Denehy made the 1967 Mets, the 1968 Senators, and the 1971 Detroit Tigers out of spring training. Clyde was signed for a six-figure bonus right out of high school and thrown onto the mound for the Rangers immediately, before the Rangers broke a promise to Clyde and manager Whitey Herzog to send him to the minors for proper seasoning after letting him start twice to goose the struggling Rangers' gates.

More of the short-career men made clubs out of spring training than the owners and the union remembered or even cared to know. Eligible former players since 1980 collect their pensions whether they were blink-of-an-eye one-day fill-ins, short-term scrubs, long-term spare parts, long-term regulars, or Hall of Famers. Pension vesting isn't tied to statistical achievement.

It's rare enough to see a genuine fan grow up to become the owner of the team he grew up loving. (Like me, Mr. Cohen, you saw your first live Mets games in the ancient wreck of the Polo Grounds in 1962-1963.) It's even more rare when such an owner actively solicits his fans' input and doesn't laugh them out of town for their answers.
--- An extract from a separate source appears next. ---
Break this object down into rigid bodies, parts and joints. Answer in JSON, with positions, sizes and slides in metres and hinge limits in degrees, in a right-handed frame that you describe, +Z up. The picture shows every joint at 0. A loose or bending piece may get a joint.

Mr. Cohen, the worst kept secret on earth is that your pockets are deeper than the Atlantic Ocean. You don't have to open them to every last one of the six hundred plus pension freeze-outs. If all you do is address Bill Denehy, George Theodore, and their fellow short-career pre-1980 Mets, you would throw down one of the most considerable gauntlets of your time.

"Realistically speaking," Denehy told me this morning, "no one's going to come in and bankroll the whole six hundred [plus] players. But if they just take care of the former players in their own organizations, it would be a great start and get the ball rolling a little bit."

You made yourself an instant hero among Met fans with your weekend Twitter excursion, Mr. Cohen. For that alone, you may repeal the law that says no fan in the history of professional sports has ever bought a ticket to a game to see the team's owner. (Frustrated 1980s Yankee fans buying into Yankee Stadium to boo, hiss, insult, or hang George Steinbrenner in effigy at the depth of his act notwithstanding.)

You might make yourself even more a hero taking that pension bull by the proverbial horns, especially if more Met fans really knew and understood what little the Denehys and Theodores and others ask for having played the game even briefly. It may help you to know that the late Players Association director Marvin Miller — who was finally elected to the Hall of Fame posthumously as a pioneer — is known to have said in his retirement that not revisiting the 1980 pension re-alignment on behalf of the short career freeze-outs was his biggest regret.

Moving to take care of just your Mets' own short-career pension freeze-outs would put you even further on the side of the angels and challenge your fellow owners to take a second, third, and even fourth look at their own, Mr. Cohen. Those would be the most profound looks those former players have received in years.

And it would consecrate you, sir, as what your weekend Tweet and greet merely began, the man who started to clean up the New York Mess — and started to clean up a long, long overdue pension plan redress.

* Fair disclosure: Since interviewing him for a 2019 essay — recalling his role in bringing Hodges to New York, his battles with substance abuse borne in due course of his rookie-season shoulder injury misdiagnosis, after he was subject to such a volume of cortisone shots that eventually contributed to the blindness with which he's lived since 2005 — Bill Denehy and myself have become friends.